What is asked ▸
Return only the lines between the line holding "pivot = centring.multVec(stance.multVec(Vector()))" and the line holding "cad_parts[node].hide_render = cad_parts[node].hide_viewport", the two boundary lines included, exactly as they appear.

Data excerpt ▸
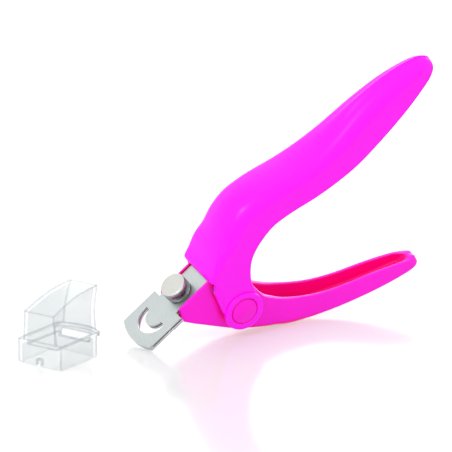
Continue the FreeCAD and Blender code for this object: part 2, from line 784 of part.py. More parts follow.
SPRING_START_Y = -2.6
FIXED_ANGLE = 205.0
FIXED_TURNS = 3.175
FIXED_LEG = 10.0
MOVING_ANGLE = FIXED_ANGLE - FIXED_TURNS * 360 + 1080
MOVING_TURNS = 1.0
MOVING_LEG = 28.2
HALVES_GAP_ANGLE = 1.5


def build_spring():
    """The spring in two rigid halves: turns and leg in the lever, last turn and leg in the handle."""
    pitch = D["coil_pitch"]
    fixed = build_coil("spring_fixed", FIXED_TURNS, FIXED_ANGLE, SPRING_START_Y)
    fixed_end = tangent_end(FIXED_ANGLE, -1, FIXED_LEG)
    fixed_leg = wire_leg("spring_fixed_leg", on_coil(FIXED_ANGLE), fixed_end, SPRING_START_Y)
    node("spring_coil", joined("spring_coil", fixed, fixed_leg))

    start = MOVING_ANGLE - HALVES_GAP_ANGLE
    moving_y = SPRING_START_Y + (FIXED_TURNS + HALVES_GAP_ANGLE / 360) * pitch
    moving = build_coil("spring_moving", MOVING_TURNS, start, moving_y)
    leg_y = moving_y + MOVING_TURNS * pitch
    moving_leg = wire_leg("spring_moving_leg", on_coil(start), tangent_end(start, 1, MOVING_LEG), leg_y)
    node("spring_upper_leg", joined("spring_upper_leg", moving, moving_leg))


# ------------------------------------------------------------------ clippings catcher


CHUTE_BASE_HALF = 6.9
CHUTE_TOP_HALF = 5.5
CHUTE_TOP = 22.9
CHUTE_ROOF = [(-9.9, 18.1), (-5.6, 19.5), (-1.1, 20.9), (4.4, 22.1), (10.0, 22.7), (14.6, CHUTE_TOP)]
CHUTE_BACK = [(14.6, CHUTE_TOP), (12.9, 18.0), (12.0, 13.0), (12.1, 7.5)]


def chute(name, inset):
    """The chute's solid form: its side view, across Y and Z, shared with its tapering front view."""
    low = 7.5 - inset * 3
    roof = [(y, z - inset) for y, z in CHUTE_ROOF]
    roof[0] = (roof[0][0] + inset, roof[0][1] + inset * 0.3)
    roof[-1] = (roof[-1][0] - inset, roof[-1][1])
    back = [roof[-1]] + [(y - inset, z) for y, z in CHUTE_BACK[1:-1]] + [(CHUTE_BACK[-1][0] - inset, low)]
    front = (-9.4 + inset, low)
    side = doc.addObject("Sketcher::SketchObject", name + "_side_outline")
    side.Placement = Placement(Vector(), Rotation(Vector(1, 1, 1), 120))
    side.addGeometry([spline(roof), spline(back), line(back[-1], front), line(front, roof[0])], False)
    along = doc.addObject("Part::Extrusion", name + "_side")
    along.Base, along.DirMode, along.Solid, along.Symmetric = side, "Normal", True, True
    along.LengthFwd = 20
    base, top = CHUTE_BASE_HALF - inset, CHUTE_TOP_HALF - inset
    slope = (CHUTE_BASE_HALF - CHUTE_TOP_HALF) / (CHUTE_TOP - 7.5)
    low_half = base + slope * (7.5 - low)
    section = extrusion(
        name + "_section",
        polygon([(-low_half, low), (low_half, low), (top, CHUTE_TOP + 1), (-top, CHUTE_TOP + 1)]), "60")
    return common(name, along, section)


def build_catcher():
    half_width, half_length = D["skirt_width"] / 2, D["skirt_length"] / 2
    wall = D["catcher_wall"]
    skirt = box(
        "skirt_block", "dims.skirt_width", "dims.skirt_length", "dims.skirt_height",
        "-dims.skirt_width / 2", "-dims.skirt_length / 2", "0")
    inner_width = "(dims.skirt_width - dims.catcher_wall * 2)"
    inner_length = "(dims.skirt_length - dims.catcher_wall * 2)"
    skirt_inside = box(
        "skirt_inside", inner_width, inner_length, "dims.skirt_height",
        f"-{inner_width} / 2", f"-{inner_length} / 2", "-1")
    reach = half_length + D["flange_overhang"]
    round_start = half_length + 1.6
    flange = extrusion(
        "flange",
        [
            line((-half_width, -half_length), (half_width, -half_length)),
            line((half_width, -half_length), (half_width, round_start)),
            arc((half_width, round_start), (0, reach), (-half_width, round_start)),
            line((-half_width, round_start), (-half_width, -half_length)),
        ],
        "dims.flange_thickness", False, "dims.skirt_height - 0.3",
    )
    outside = chute("chute_outside", 0.0)
    inside = chute("chute_inside", wall)
    notch = box("skirt_notch", "2.0", "3", "2.2", "-1.4", "-dims.skirt_length / 2 - 1", "-0.1")
    solid = joined("catcher_solid", skirt, flange, outside)
    node("catcher", cut("catcher", solid, skirt_inside, inside, notch))


# ------------------------------------------------------------------ assembly

build_upper_body()
build_lower_lever()
build_head()
build_blade()
build_clamp()
build_spring()
build_catcher()
doc.recompute()

stance_rotation = Rotation(Vector(0, 1, 0), D["stance_pitch"]) * Rotation(Vector(1, 0, 0), D["stance_roll"])
catcher_rotation = Rotation(Vector(0, 0, 1), D["catcher_turn"])


def lowest(shape, rotation):
    turned = shape.copy()
    turned.Placement = Placement(Vector(), rotation).multiply(turned.Placement)
    return turned.optimalBoundingBox(False).ZMin


tool_nodes = {name: feature for name, feature in nodes.items() if name != "catcher"}
drop = min(lowest(feature.Shape, stance_rotation) for feature in tool_nodes.values())
stance = Placement(Vector(0, 0, -drop), stance_rotation)
catcher_place = Placement(Vector(-D["catcher_ahead"], D["catcher_aside"], 0), catcher_rotation)

for name in ("lower_lever", "lower_guide_plate", "upper_handle"):
    print(name, "lowest point", round(lowest(nodes[name].Shape, stance_rotation) - drop, 2))


def place(feature, placement):
    feature.Placement = placement.multiply(feature.Placement)


for name, feature in nodes.items():
    place(feature, catcher_place if name == "catcher" else stance)
doc.recompute()

everything = Part.makeCompound([feature.Shape for feature in nodes.values()])
bounds = everything.optimalBoundingBox(False)
centring = Placement(Vector(-bounds.Center.x, -bounds.Center.y, -bounds.ZMin), Rotation())
for feature in nodes.values():
    place(feature, centring)
doc.recompute()

# ------------------------------------------------------------------ checks and export

failed = [o.Name for o in doc.Objects if "Invalid" in o.State or "Error" in o.State]
if failed:
    raise RuntimeError(f"features failed: {failed}")
for name, feature in nodes.items():
    shape = feature.Shape
    if shape.isNull() or not shape.isValid() or not shape.Solids:
        raise RuntimeError(f"{name} has no valid solid")
    print(f"{name}: {len(shape.Solids)} solid(s), {shape.Volume:.1f} mm3")

stale = set(os.listdir("parts")) - {name + ".step" for name in nodes}
for file in stale:
    os.remove(os.path.join("parts", file))
for name, feature in nodes.items():
    feature.Shape.exportStep(os.path.join("parts", name + ".step"))

pivot = centring.multVec(stance.multVec(Vector()))
print("pivot centre", [round(c, 3) for c in pivot])
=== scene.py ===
import json
import math

import bmesh
import bpy
import numpy as np
from mathutils import Matrix, Vector


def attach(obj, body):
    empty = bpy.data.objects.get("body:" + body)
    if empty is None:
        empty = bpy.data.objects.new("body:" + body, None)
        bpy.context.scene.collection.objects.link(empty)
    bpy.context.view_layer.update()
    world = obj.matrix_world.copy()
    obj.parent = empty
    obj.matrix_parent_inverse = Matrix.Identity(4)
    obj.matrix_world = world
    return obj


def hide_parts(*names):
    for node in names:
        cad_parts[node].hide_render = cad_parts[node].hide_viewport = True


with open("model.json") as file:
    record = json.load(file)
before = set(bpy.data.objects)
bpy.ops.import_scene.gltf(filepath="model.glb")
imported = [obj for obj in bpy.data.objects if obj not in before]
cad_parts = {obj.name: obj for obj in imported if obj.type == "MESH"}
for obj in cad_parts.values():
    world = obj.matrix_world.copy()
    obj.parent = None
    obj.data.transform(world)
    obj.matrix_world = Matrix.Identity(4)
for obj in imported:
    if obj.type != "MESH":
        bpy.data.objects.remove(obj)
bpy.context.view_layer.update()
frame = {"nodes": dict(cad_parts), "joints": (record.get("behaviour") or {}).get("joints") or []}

# ------------------------------------------------------------------ the tool's own frame

# Shapes are drawn in millimetres in the bench frame: the pivot's centre is the origin, the nose
# points along -X, the plates face +Z and the pivot lies along Y, with the near side at -Y.
MM = 0.001
joints = {joint["name"]: joint for joint in frame["joints"]}
pivot = Vector(joints["handle_squeeze"]["pos_m"])
bench_axes = [Vector(joints[name]["axis"]) for name in ("blade_slide", "handle_squeeze", "clamp_lift")]
BENCH = Matrix.Translation(pivot) @ Matrix(bench_axes).transposed().to_4x4() @ Matrix.Scale(MM, 4)

CHEEK_INNER = 7.0
CHEEK_OUTER = 10.0
BOSS_RADIUS = 7.05
BOSS_RAISE = 0.8
CAP_RADIUS = 4.9
PLATE_TOP = 17.0
PLATE_THICKNESS = 0.75
BLADE_GAP = 0.45
BLADE_THICKNESS = 0.35
LOWER_THICKNESS = 0.8
SCREW_X = -11.1
WASHER_THICKNESS = 0.4
KNOB_RADIUS = 4.5
KNOB_HEIGHT = 4.4


# ------------------------------------------------------------------ mesh helpers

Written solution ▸
pivot = centring.multVec(stance.multVec(Vector()))
print("pivot centre", [round(c, 3) for c in pivot])
=== scene.py ===
import json
import math

import bmesh
import bpy
import numpy as np
from mathutils import Matrix, Vector


def attach(obj, body):
    empty = bpy.data.objects.get("body:" + body)
    if empty is None:
        empty = bpy.data.objects.new("body:" + body, None)
        bpy.context.scene.collection.objects.link(empty)
    bpy.context.view_layer.update()
    world = obj.matrix_world.copy()
    obj.parent = empty
    obj.matrix_parent_inverse = Matrix.Identity(4)
    obj.matrix_world = world
    return obj


def hide_parts(*names):
    for node in names:
        cad_parts[node].hide_render = cad_parts[node].hide_viewport = True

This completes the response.